Update: Per request, here are some pics from the wedding. =)
See, it's not awful, just not flattering. I don't look pregnant, I look thick. Ahh well....
And my most exciting update. I have a new Doctor! Or better yet, Midwife! She is part of a practice with three OB's, and one other Midwife. While she plans to be in town for Christmas, there is a small possibility I could end up with someone else in the practice on the big day. But anyway, she's FANTASTIC. My first appointment with her was two weeks ago, and when we first sat down they hadn't gotten my charts from my other OB yet. So we just talked. I told her all about my IF history, and every step of my pregnancy along the way. And when I told her about wanting to pursue natural child birth, do you know what she said to me? "Wow, good for you. I can see how doing it naturally would be so healing after everything you've been through".. OMFG, SHE GETS IT. And I didn't even have to explain myself! She was so friendly, and so compassionate. And took the time to explain little things that are going on with the baby, that no one else ever has! She checked my fundal height - right on target! And showed me how to tell exactly how high my uterus is. And holy crap, get this: They have an office Dog. A sweet little female black lab, who wanders around looking for the next most comfortable place to sleep. Maybe hoping for a little love on the way there. SO COOL. I know that might sound strange, believe me, their office is in a large medical facility. Not some alley. Anyway, the rest of the staff seems really cool too.
I go back again this afternoon because I'm so far along and because she didn't have my records, she wanted to see me again in two weeks so that we could review everything. I also had my Gestational Diabetes Test last Thursday, so I'll probably get the results then. I'm SO hoping that no news is good news and that they didn't bother to call me since I'm coming in. It wasn't as bad as I thought it would be. The stuff tasted like flat sprite with about a cup of sugar added to it. This coming from someone who rarely drinks soda. Drinking the stuff at least took the edge off being hungry, but at the same time gave me a bit of a sour stomach. All and all, not the worst experience...
Our first birthing class will actually be this weekend. It was supposed to be last week, but it's long story that I will fill you in on after the class. Sorry, I've been MIA... I've had so many posts in my head, but you know how it goes...
Update: Per request, here are some pics from the wedding. =)
Brian talking to the baby
Me and the Maid of Honor


6 comments:
I've been having that shift in perception too... it's so surreal.
Your new midwife (and office) sound AMAZING. I'm so glad you've found the right fit for you!!!
I love that you're enjoying your pregnancy so much. It's fun, it really is!
And how cool is it that your midwife's office has a dog! Love that!
I'm glad you like to write ranty posts because I like to read them. ;-)
It sounds like things are going really well. So happy for you!
Great to hear from you. Of course you can rant.
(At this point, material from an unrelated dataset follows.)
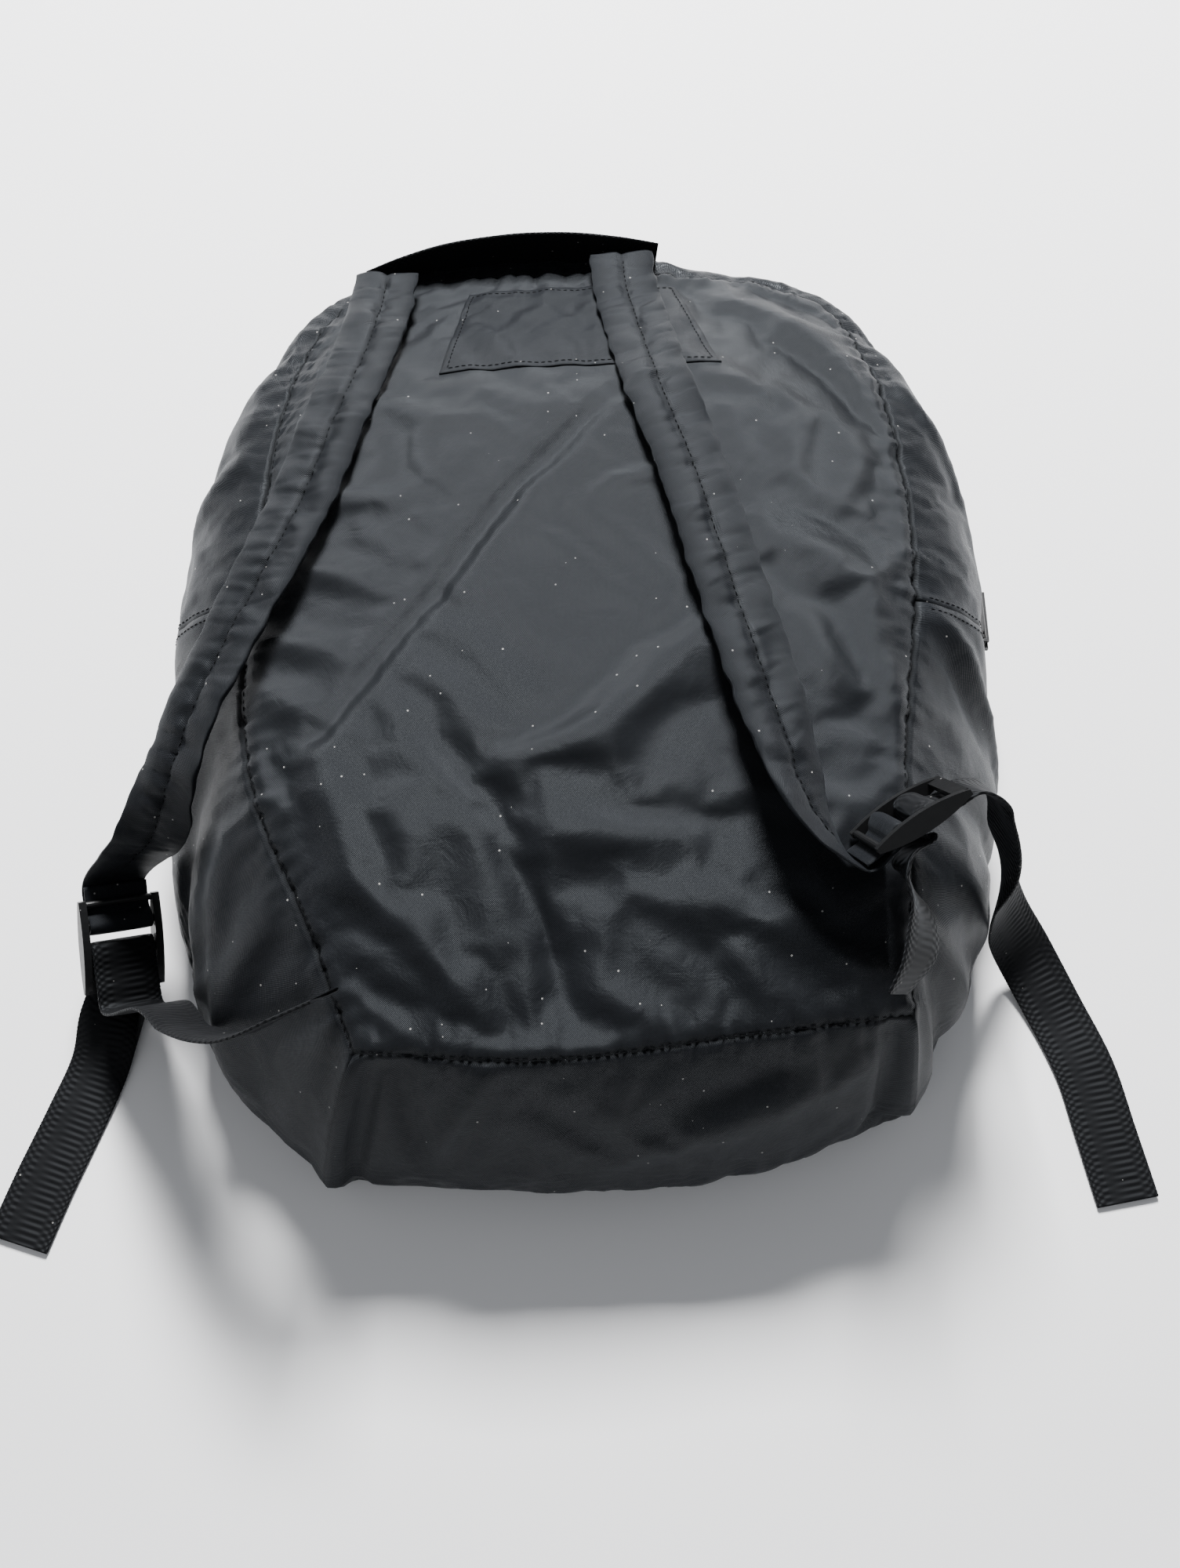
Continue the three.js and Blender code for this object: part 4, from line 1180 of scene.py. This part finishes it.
right_web_path = [
    web(107, -146, 101, 0.5, 0.3, -0.81), web(114, -135, 108, 0.6, 0.25, -0.72),
    web(115, -122, 112, 0.5, 0.1, -0.82), web(111, -110, 115, 0.3, -0.1, -0.93),
    web(110.5, -103, 116.5, -0.02, 0.3, -0.95),
] + in_lock("right", [(-1.2, -9), (-1.6, -3.4), (-0.7, 1.6), (3, 3.1), (7.2, 1.6), (9.4, -1.6), (14.5, -3.2),
                      (22, -3.4)], WEB, WEB_THICK) + [
    web(143, -78, 117, -0.1, 0.62, -0.7), web(149, -82, 106, -0.25, 0.85, -0.35),
    web(154, -87, 86, -0.3, 0.9, 0), web(161, -90, 55, 0.3, 0.9, 0.2), web(170, -94, 26, 0.6, 0.75, 0.2),
    web(181, -103, 8, 0.84, 0.52, 0.1), web(191, -122, 2, 0.9, 0.43, 0), web(201, -148, 1.2, 0.93, 0.3, 0),
    web(206, -174, 1.2, 0.98, 0.15, 0), web(211, -201, 1.2, 1, 0.1, 0),
]
left_web_path = [
    web(-91, -148, 105.5, -0.15, 0.3, -0.94), web(-106, -153, 99, -0.1, 0.3, -0.94),
    web(-128, -156, 82, 0.05, 0.35, -0.93), web(-149, -148, 63, 0.2, 0.38, -0.9),
    web(-163, -136, 49, 0.5, 0.35, -0.79),
] + in_lock("left", [(24, 9), (16, 6), (9, 3.9), (3, 3.1), (-0.9, 1.4), (-1, -1.2), (3, -3.3), (9, -4.4),
                     (16, -6), (22, -7.5)], WEB, WEB_THICK) + [
    web(-196, -131, 7, 0.9, -0.25, -0.2), web(-199, -146, 2, 0.9, -0.4, 0),
    web(-206, -168, 1.2, 0.9, -0.42, 0), web(-215, -194, 1.2, 0.92, -0.36, 0),
    web(-222, -217, 1.2, 0.95, -0.28, 0),
]
RIB = 1.5


def ribbed_section(seed):
    """A flat section whose thickness and width beat once a rib, and which sways a little as it runs."""
    def section(angle, here):
        a, b = flat_section(angle, here)
        beat = math.cos(math.tau * here["run"] / RIB)
        sway = 0.25 * noise.noise(Vector((here["run"] / 22, a / 30, seed)))
        return a * (1 + 0.008 * beat), b + math.copysign(0.05 * beat, b) + sway

    return section


def webbing(name, path, count, seed):
    frames = band_frames(path, count)
    return band(name, frames, 26, ribbed_section(seed), webbing_cloth), frames


right_web, right_web_frames = webbing("woven_right_webbing", right_web_path, 520, 3.0)
left_web, left_web_frames = webbing("woven_left_webbing", left_web_path, 480, 11.0)
print("webbing lengths: %.0f and %.0f mm" % (right_web_frames["run"][-1], left_web_frames["run"][-1]))

# %% [markdown]
# The grab handle is a short length of the same webbing between the two straps. It stands on its edge along the
# top seam and bows outwards, because it is sewn down a little shorter than the seam it spans.

# %% grab handle
handle_path = [(x, y, z, 0, lean, 1, WEB, 1.6) for x, y, z, lean in (
    (-99, 193, 79, -0.3), (-84, 198, 81.5, -0.26), (-64, 203, 84, -0.22), (-38, 206.5, 85.5, -0.2),
    (-12, 207.6, 86, -0.2), (10, 206.5, 85, -0.22), (30, 204, 83.5, -0.24))]
handle_frames = band_frames(handle_path, 220)
handle = band("woven_grab_handle", handle_frames, 26, ribbed_section(23.0), webbing_cloth)
print("handle length: %.0f mm" % handle_frames["run"][-1])

# %% [markdown]
# The reinforcement patch is a trapezoid of nylon laid on the back panel under the strap ends. It follows the
# folds of the cloth below it, so its height comes from casting a ray down onto the skin.

# %% reinforcement patch
PATCH_LOW, PATCH_TALL, PATCH_TOP_SHARE = 118.0, 62.0, 0.78  # width below, height, and the top's share of it


def patch_point(u, v, lift):
    width = PATCH_LOW * (1 + (PATCH_TOP_SHARE - 1) * v)
    x = -4 - 4 * v + (u - 0.5) * width
    y = 122 + PATCH_TALL * v + (u - 0.5) * 5
    top = at((x, y, 200))
    hit, _, _, _ = skin_tree.ray_cast(Vector(top), Vector((0, 0, -1)))
    z = hit.z / MM if hit is not None else back_height(x, y)
    return x, y, max(z, back_height(x, y) - 2.5) + lift


def build_patch():
    bm = grid_mesh(96, 52)
    for v in bm.verts:
        u, w = v.co.x, v.co.y
        edge = min(u, 1 - u, w * 0.6, (1 - w) * 0.6)
        gathered = 0.5 * math.exp(-edge / 0.05) * noise.noise(Vector((u * 16, w * 10, 5)))
        ripple = 0.9 * smooth(0.2, 0.8, w) * noise.noise(Vector((u * 7, w * 6, 2))) * smooth(0, 0.1, edge)
        puff = 0.7 * float(smooth(0.0, 0.1, edge))
        v.co = Vector(at(patch_point(u, w, 0.65 + puff + gathered + ripple)))
    bmesh.ops.recalc_face_normals(bm, faces=bm.faces)
    if sum(f.normal.z for f in bm.faces) < 0:
        bmesh.ops.reverse_faces(bm, faces=bm.faces)
    for face in bm.faces:
        face.smooth = True
    made = new_object("cloth_reinforcement_patch", bm, strap_nylon)
    cloth_uv(made, top_uv)
    return made


patch = build_patch()
print("patch:", len(patch.data.polygons), "faces")

# %% [markdown]
# One row of stitches runs round inside the patch's edge. It needs the bare patch below it, so the patch gets
# its thickness only afterwards.

# %% stitches round the patch
border = [(u, 0.045) for u in np.linspace(0.025, 0.975, 60)] + [(0.975, v) for v in np.linspace(0.045, 0.96, 30)]
border += [(u, 0.96) for u in np.linspace(0.975, 0.025, 60)] + [(0.025, v) for v in np.linspace(0.96, 0.045, 30)]
border_line = at([patch_point(u, v, 1.0) for u, v in border])
patch_stitches = stitch_line("patch_stitches", border_line, np.tile([0.0, 0, 1], (len(border), 1)), tree_of(patch),
                             pitch=2.8, length=2.1)
thicken(patch, 0.0006)
print("patch stitches:", stitch_count(patch_stitches))

# %% [markdown]
# Where the zip gusset ends it is folded over the side gusset and sewn down with two rows of stitches.

# %% the double row at each end of the zip gusset
def gusset_end_line(k, shift):
    rows = np.linspace(ZIP_HIGH + 1, RING_ROWS - 0.8, 30)
    along = unit(gusset_point(k + 1, 20) - gusset_point(k - 1, 20))
    return at([gusset_point(k, row) + along * shift for row in rows])


def gusset_end_stitches(side, k):
    pieces = []
    for number, shift in enumerate((-2.6, 2.6)):
        line = gusset_end_line(k, shift)
        out = unit(line - np.array([X0, Y0 + 0.015, 0.06]))
        out[:, 2] = 0.35
        pieces.append(stitch_line(f"{side}_gusset_stitches_{number + 1}", line, unit(out), skin_tree, pitch=2.8))
    return pieces


gusset_stitches = gusset_end_stitches("right", RING) + gusset_end_stitches("left", ARCH)
for piece in gusset_stitches:
    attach(piece, "bag")
print("gusset stitches:", [stitch_count(piece) for piece in gusset_stitches])

# %% [markdown]
# The seam round the back panel is held by one long row of stitches just inside it. Each lies in the groove
# that was pressed into the skin, where it shows as a dark dash between the puckers.

# %% stitches along the seam of the back panel
seam_loop = at(np.vstack([seam, seam[:1]]))
inward = at((0, 15, 0)) - seam_loop
inward[:, 2] = 0
seam_row = seam_loop + unit(inward) * 0.0012
seam_stitches = stitch_line("back_seam_stitches", seam_row, np.tile([0.0, 0, 1], (len(seam_row), 1)), skin_tree,
                            pitch=3.2, length=2.4, fat=0.5)
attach(seam_stitches, "bag")
print("back seam stitches:", stitch_count(seam_stitches))

# %% [markdown]
# ## Hard parts
# The CAD lock and zip slider already have the right shape but knife edges. A copy is merged, its flat faces are
# joined up again and every sharp edge gets a small rounded bevel, which also carries the rub.

# %% bevelled copies
def rounded_copy(node, name, material, width):
    bm = bmesh.new()
    bm.from_mesh(bpy.data.objects[node].data)
    bmesh.ops.remove_doubles(bm, verts=bm.verts, dist=1e-6)
    bmesh.ops.dissolve_limit(bm, angle_limit=math.radians(1.5), verts=bm.verts, edges=bm.edges)
    sharp = [e for e in bm.edges if e.is_manifold and e.calc_face_angle(0) > math.radians(32)]
    rub = bm.loops.layers.float.new("rub")
    done = bmesh.ops.bevel(bm, geom=sharp, offset=width, offset_type="OFFSET", affect="EDGES", segments=2,
                           profile=0.5, material=-1, clamp_overlap=True)
    for face in done["faces"]:
        for loop in face.loops:
            loop[rub] = 1.0
    bmesh.ops.triangulate(bm, faces=[f for f in bm.faces if len(f.verts) > 4])
    bmesh.ops.recalc_face_normals(bm, faces=bm.faces)
    for face in bm.faces:
        face.smooth = False
    made = new_object(name, bm, material)
    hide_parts(node)
    return made


right_lock = rounded_copy("right_ladder_lock", "moulded_right_ladder_lock", lock_plastic, 0.0004)
left_lock = rounded_copy("left_ladder_lock", "moulded_left_ladder_lock", lock_plastic, 0.0004)
slider = rounded_copy("zip_slider", "cast_zip_slider", slider_metal, 0.0003)
pull = rounded_copy("zip_pull", "cast_zip_pull", slider_metal, 0.00025)
stops = [rounded_copy(f"zip_stop_{side}", f"crimped_zip_stop_{side}", slider_metal, 0.00025)
         for side in ("right", "left")]
print("hard parts:", [o.name for o in (right_lock, left_lock, slider, pull, *stops)])

# %% [markdown]
# ## The zip
# Each half is a woven tape with a coil of nylon along its edge. The coil is drawn turn by turn as small lenses
# across the zip, which is all of it that shows.

# %% tapes and coils
ZIP_TURN = ZIP_ENDS[1] - ZIP_ENDS[0]
COIL_TURNS = 340


def zip_tape(name, z_low, z_high, node):
    bm = grid_mesh(280, 4)
    uv = bm.loops.layers.uv.new("cloth")
    for face in bm.faces:
        for loop in face.loops:
            loop[uv].uv = (loop.vert.co.x * 0.551, loop.vert.co.y * 0.008)
    for v in bm.verts:
        angle = math.radians(ZIP_ENDS[0] + ZIP_TURN * v.co.x)
        height = z_low + (z_high - z_low) * v.co.y
        wave = 0.12 * noise.noise(Vector((v.co.x * 90, v.co.y, 4)))
        radius = ZIP_R - 0.1 + wave
        v.co = Vector(at((ZIP_X + radius * math.cos(angle), ZIP_Y + radius * math.sin(angle), height)))
    bmesh.ops.recalc_face_normals(bm, faces=bm.faces)
    if sum(f.normal.dot(f.calc_center_median() - Vector((X0, Y0, f.calc_center_median().z))) for f in bm.faces) < 0:
        bmesh.ops.reverse_faces(bm, faces=bm.faces)
    bmesh.ops.solidify(bm, geom=bm.faces, thickness=0.0006)
    for face in bm.faces:
        face.smooth = True
    made = new_object(name, bm, tape_cloth)
    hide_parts(node)
    return made


def zip_coil(name, z, node):
    bm = bmesh.new()
    margin = math.degrees(3.6 / ZIP_R)
    for k in range(COIL_TURNS):
        angle = math.radians(ZIP_ENDS[0] + margin + (ZIP_TURN - 2 * margin) * (k + 0.5) / COIL_TURNS)
        out = Vector((math.cos(angle), math.sin(angle), 0))
        along = Vector((-out.y, out.x, 0))
        centre = Vector(at((ZIP_X + 168.4 * out.x, ZIP_Y + 168.4 * out.y, z)))
        turn = bmesh.ops.create_uvsphere(bm, u_segments=6, v_segments=4, radius=1.0)
        for v in turn["verts"]:
            local = v.co.copy()
            v.co = centre + along * (local.x * 0.0006 + local.z * 0.0003) + out * local.y * 0.0009
            v.co.z += local.z * 0.00098
    rub = bm.verts.layers.float.new("rub")
    for v in bm.verts:
        v[rub] = 0.15
    for face in bm.faces:
        face.smooth = True
    bmesh.ops.recalc_face_normals(bm, faces=bm.faces)
    made = new_object(name, bm, coil_nylon)
    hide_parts(node)
    return made


rear_tape = zip_tape("woven_zip_tape_rear", 48.05, 56.05, "zip_tape_rear")
front_tape = zip_tape("woven_zip_tape_front", 33.95, 41.95, "zip_tape_front")
rear_coil = zip_coil("zip_teeth_rear", 46.7, "zip_coil_rear")
front_coil = zip_coil("zip_teeth_front", 43.3, "zip_coil_front")
print("zip:", COIL_TURNS, "turns a side, tapes of", len(rear_tape.data.polygons), "faces")

# %% [markdown]
# ## Bodies
# Cloth that crosses a joint is blended between its two bodies: a strap bends where it leaves the top seam, and
# each webbing lifts in its middle with the lock while its sewn end and its loose end stay where they are.
# Everything hard rides on one body.

# %% bodies
def across_joint(piece, body, start, end):
    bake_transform(piece, "bag", body, start=tuple(at(start)), end=tuple(at(end)))


across_joint(right_strap, "right_strap", (14, 199, 92), (17, 172, 92))
across_joint(right_stitches, "right_strap", (14, 199, 92), (17, 172, 92))
across_joint(left_strap, "left_strap", (-90, 190, 92), (-92, 160, 92))
across_joint(left_stitches, "left_strap", (-90, 190, 92), (-92, 160, 92))
across_joint(right_web, "right_strap", (84, -190, 90), (121, -120, 90))
across_joint(left_web, "left_strap", (-157, -182, 60), (-193, -113, 60))
for piece, body in ((right_lock, "right_strap"), (left_lock, "left_strap"), (handle, "handle"), (slider, "slider"),
                    (pull, "pull"), (patch, "bag"), (patch_stitches, "bag"), (rear_tape, "bag"),
                    (front_tape, "bag"), (rear_coil, "bag"), (front_coil, "bag"), *((s, "bag") for s in stops)):
    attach(piece, body)
for piece, node in ((right_strap, "right_shoulder_strap"), (left_strap, "left_shoulder_strap"),
                    (right_web, "right_webbing"), (left_web, "left_webbing"), (handle, "grab_handle"),
                    (patch, "reinforcement_patch")):
    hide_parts(node)
    print(piece.name, "stands for", node)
It's YOUR BLOG. Of course you are grateful. That's a given.
Your new midwife sounds like a dream. An office dog? Really? How delightful!
Keep us posted on your progress.
Rant on, if need be. We understand!
You need to post a pic of the mumu. Must see :)
I completely know what you mean about being somewhat bittersweet that you're closer to the end than the beginning of this pregnancy. Truth be told, once past the tenuous first trimester, I LOVED being pregnant and I miss it still. I long to return. Like you, I have frozen possibilities, but it's only one shot and I am still trying to pay off #1 two years later and am avoiding more treatment LIKE THE PLAGUE (even if it is a frozen cycle). But if we are destined to be parents to an only child, we'll make it work, right? Nothing about this journey is how we planned. And, just like with this little one, you never know what might happen! Glad you have a great mid-wife and all is well after your scare in L&D!